Sanction for counsel
Without sanction (Court of Session Act 1988, s.4A), counsel's fees are not recoverable from the opponent. Sanction for junior counsel is routine in the Court of Session; sanction for senior counsel requires sufficient importance or complexity.
Product maturity
Lawfair is currently in Alpha Preview. We are in a fast iteration cycle — exploring ideas, business models, and possible product-market fits. The system is continuously rebuilt as we learn. Features may appear, change significantly, or be removed between sessions.
Current stage
Advanced prototype. The system is continuously rebuilt — expect breaking changes, data resets, and experimental features. No uptime or data-retention guarantees. Analysis outputs have not been validated against known case outcomes. Security covers authentication and encryption in transit but has not been independently tested. Support is best-effort via email only.
Next
Core features stabilised. Reliability improving but breaking changes still possible. Database schema may still change — data migration on best-effort basis. Security hardening including role-based access control, audit logging, and encryption at rest. Analysis outputs benchmarked against historical outcomes. Support via email with reasonable response times.
Planned
Feature-complete for initial release scope. Independent penetration testing completed.
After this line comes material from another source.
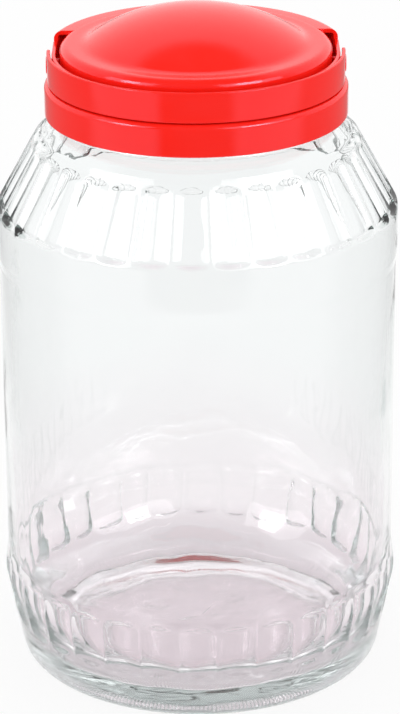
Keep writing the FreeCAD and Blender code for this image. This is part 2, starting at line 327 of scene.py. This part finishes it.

UK GDPR compliance verified — appropriate for processing case narratives containing personal and special-category data. Data retained and backed up with documented recovery procedures. Breaking changes rare and communicated in advance. Stable API for integrations.
Future
Production-ready. SLA commitments for uptime and response times. Full support channels. UK GDPR and ICO registration in place. Compliance with Law Society of Scotland guidance on technology use. Professional indemnity position documented. Versioned API with backward-compatibility guarantees.
Important
Lawfair is a decision-support tool for qualified legal professionals. It does not constitute legal advice. All outputs should be reviewed by a qualified solicitor or advocate before being relied upon.